Previous research by Puhl and her associates found that prejudice against fat people was pervasive and translated into inequities across broad areas of life.

Some examples: Fifty percent of doctors found that fat patients were "awkward, ugly, weak-willed and unlikely to comply with treatment" and 24 percent of nurses said they were repulsed by their obese patients. Nearly 30 percent of teachers said that becoming obese was "the worst thing that can happen to someone" – and more than 70 percent of obese people said they had been ridiculed about their weight by a family member.

Heavy-Duty Stereotypes

Kenlie Tiggeman, a political consultant who lives in New Orleans, said she's never needed a study to highlight hostility against fat people. As someone who has lost 120 pounds but has a 100 more to lose, she lives it.
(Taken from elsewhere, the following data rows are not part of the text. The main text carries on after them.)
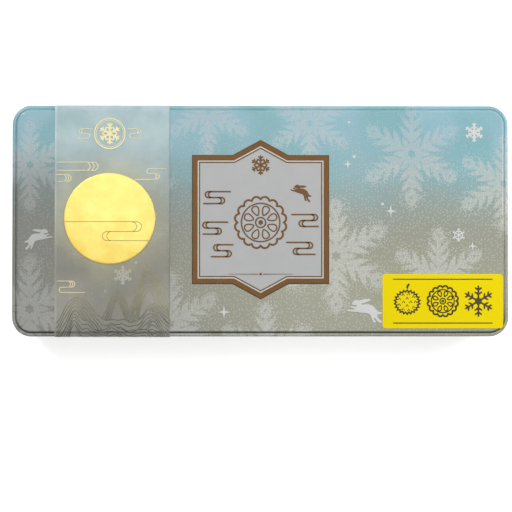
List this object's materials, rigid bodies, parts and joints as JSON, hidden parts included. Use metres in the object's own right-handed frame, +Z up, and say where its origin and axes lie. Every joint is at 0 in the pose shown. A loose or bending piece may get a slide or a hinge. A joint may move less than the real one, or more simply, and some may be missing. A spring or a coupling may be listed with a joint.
{
  "type": "shut mooncake gift tin",
  "caption": "Shut rectangular mooncake gift tin with a raised lid panel, an embossed plaque, a translucent sleeve with a gold foil disc, and a yellow label.",
  "frame": {"origin": "on the surface that the tin lies on, under the middle of the tin", "axes": "+Z up through the lid, +X along the tin towards the yellow label, +Y towards the edge that is printed blue"},
  "size_m": [0.3, 0.1406, 0.047],
  "materials": {
    "lacquered_tinplate": "satin lacquer over print",
    "vellum_film": "matte translucent",
    "gold_foil": "hot-stamped foil",
    "label_paper": "semi-gloss"
  },
  "bodies": {
    "root": {"tin_tray": "lacquered_tinplate", "tin_lid": "lacquered_tinplate", "vellum_sleeve": "vellum_film", "foil_disc": "gold_foil", "flavour_label": "label_paper"}
  },
  "joints": []
}
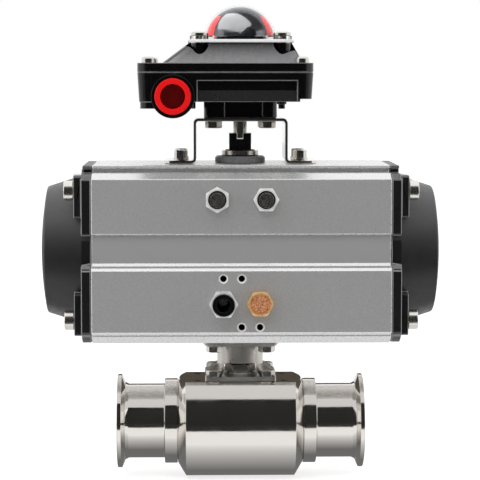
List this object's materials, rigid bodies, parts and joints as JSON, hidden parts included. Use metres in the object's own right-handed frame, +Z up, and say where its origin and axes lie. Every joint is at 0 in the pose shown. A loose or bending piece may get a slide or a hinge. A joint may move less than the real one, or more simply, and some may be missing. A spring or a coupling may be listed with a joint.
{
  "type": "pneumatic ball valve",
  "caption": "Clamp-end polished ball valve with a spring-return rack and pinion actuator and a domed position switch box on top.",
  "frame": {"origin": "centre of the ball, where the pipe's axis crosses the stem's axis", "axes": "+X along the pipe and the actuator, +Z up the stem towards the switch box, -Y towards the ports and the cable entry"},
  "size_m": [0.2686, 0.1274, 0.3213],
  "materials": {
    "polished_steel": "mirror-polished stainless steel",
    "bolt_steel": "plain stainless steel, lightly worn",
    "seat_white": "white fluoropolymer",
    "blasted_aluminium": "bead-blasted, hard-anodised",
    "bare_aluminium": "cast and machined",
    "black_coating": "black powder coat on die-cast aluminium",
    "black_pinion": "black, slightly glossy",
    "black_rubber": "matt",
    "grey_plastic": "satin moulded grey",
    "spring_steel": "oiled spring steel",
    "nickel": "nickel plate",
    "brass": "bare brass round a sintered copper disc",
    "clear_dome": "clear moulded plastic",
    "red_plastic": "smooth moulded red",
    "sensor_blue": "potted sensors on a board"
  },
  "bodies": {
    "frame": {"valve_body": "polished_steel", "left_connector": "polished_steel", "right_connector": "polished_steel", "valve_bracket": "polished_steel", "switch_bracket": "polished_steel", "bracket_screw_1": "bolt_steel", "bracket_screw_2": "bolt_steel", "bracket_screw_3": "bolt_steel", "bracket_screw_4": "bolt_steel", "actuator_bolt_1": "bolt_steel", "actuator_bolt_2": "bolt_steel", "actuator_bolt_3": "bolt_steel", "actuator_bolt_4": "bolt_steel", "end_cap_screw_1": "bolt_steel", "end_cap_screw_2": "bolt_steel", "end_cap_screw_3": "bolt_steel", "end_cap_screw_4": "bolt_steel", "end_cap_screw_5": "bolt_steel", "end_cap_screw_6": "bolt_steel", "end_cap_screw_7": "bolt_steel", "end_cap_screw_8": "bolt_steel", "stop_screw_1": "bolt_steel", "stop_screw_2": "bolt_steel", "stop_nut_1": "bolt_steel", "stop_nut_2": "bolt_steel", "foot_bolt_1": "bolt_steel", "foot_bolt_2": "bolt_steel", "foot_bolt_3": "bolt_steel", "foot_bolt_4": "bolt_steel", "left_seat": "seat_white", "right_seat": "seat_white", "stem_packing": "seat_white", "upper_bearing": "seat_white", "lower_bearing": "seat_white", "actuator_body": "blasted_aluminium", "left_end_cap": "black_coating", "right_end_cap": "black_coating", "box_base": "black_coating", "box_lid": "black_coating", "thrust_ring": "grey_plastic", "left_spring": "spring_steel", "right_spring": "spring_steel", "air_fitting": "nickel", "silencer": "brass", "dome": "clear_dome", "cable_plug": "red_plastic", "sensor_board": "sensor_blue"},
    "drive_train": {"ball": "polished_steel", "stem": "polished_steel", "gland_nut": "bolt_steel", "pinion": "black_pinion", "retaining_ring": "bolt_steel", "switch_shaft": "bolt_steel", "switch_cam": "red_plastic", "indicator": "red_plastic"},
    "left_piston_set": {"left_piston": "bare_aluminium", "left_piston_seal": "black_rubber"},
    "right_piston_set": {"right_piston": "bare_aluminium", "right_piston_seal": "black_rubber"},
    "collet": {"release_collet": "black_pinion"}
  },
  "joints": [
    {"name": "drive_turn", "type": "hinge", "parent": "frame", "child": "drive_train", "pos_m": [0, 0, 0], "axis": [0, 0, 1], "range_deg": [0, 90], "stiffness_Nm_per_rad": 1},
    {"name": "left_piston_slide", "type": "slide", "parent": "frame", "child": "left_piston_set", "axis": [-1, 0, 0], "range_m": [0, 0.02513], "deforming": ["left_spring"]},
    {"name": "right_piston_slide", "type": "slide", "parent": "frame", "child": "right_piston_set", "axis": [1, 0, 0], "range_m": [0, 0.02513], "deforming": ["right_spring"]},
    {"name": "collet_push", "type": "slide", "parent": "frame", "child": "collet", "axis": [0, 1, 0], "range_m": [0, 0.001], "stiffness_N_per_m": 500}
  ],
  "couplings": [
    {"joint": "drive_turn", "follows": "left_piston_slide", "rad_per_m": 62.5},
    {"joint": "right_piston_slide", "follows": "left_piston_slide", "ratio": 1}
  ]
}
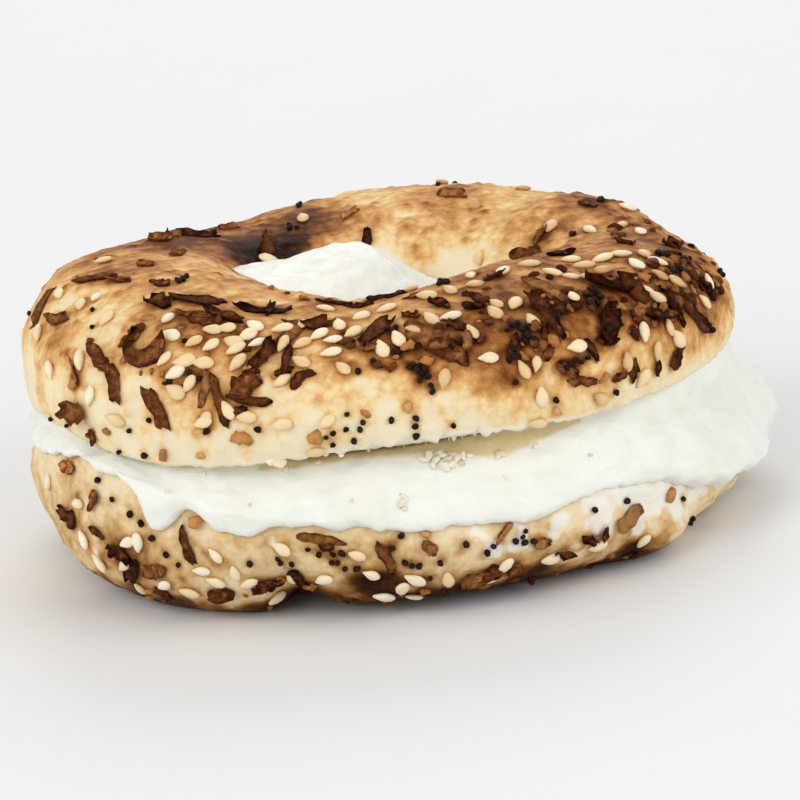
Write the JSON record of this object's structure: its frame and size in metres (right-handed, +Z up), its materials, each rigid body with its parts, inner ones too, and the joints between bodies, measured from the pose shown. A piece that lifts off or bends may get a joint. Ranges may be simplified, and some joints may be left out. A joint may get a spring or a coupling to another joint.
{
  "type": "bagel with cream cheese",
  "caption": "Seeded ring-shaped bread roll, sliced level and filled with a thick layer of cream cheese that heaps up in the hole and bulges out at one side.",
  "frame": {"origin": "on the table, under the middle of the whole", "axes": "+Z up, +X to the right towards the side where the cheese bulges, +Y away from the viewer of the front"},
  "size_m": [0.111, 0.1046, 0.0449],
  "materials": {
    "bagel_bottom": "baked crust, stands in for bread",
    "cream_cheese": "soft and faintly glossy, stands in for cream cheese",
    "bagel_top": "baked crust, stands in for bread"
  },
  "bodies": {
    "root": {"bagel_bottom": "bagel_bottom", "cream_cheese": "cream_cheese", "bagel_top": "bagel_top"}
  },
  "joints": []
}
Last year Tiggeman was thrown off a Southwest Airlines flight not once but twice because the carrier deemed her "too fat to fly." According to Tiggeman and witnesses, she was stopped at the gate both times by airline employees who proceeded to quiz her loudly about her weight and dress size before denying her boarding access.

Far from being an isolated incidence, Tiggeman said the experience was symptomatic of what she encounters every day.

"Just last week I was at the swimming pool in my gym when I overheard a woman on her cell tell a friend she was whale watching," Tiggeman said. "She was looking right at me. I know she was talking about me."

People have no qualms aiming such overt cruelty at obese people, Puhl said, because there are few consequences. She said that fat stigma is rarely challenged and often ignored. In effect, it's the last acceptable prejudice.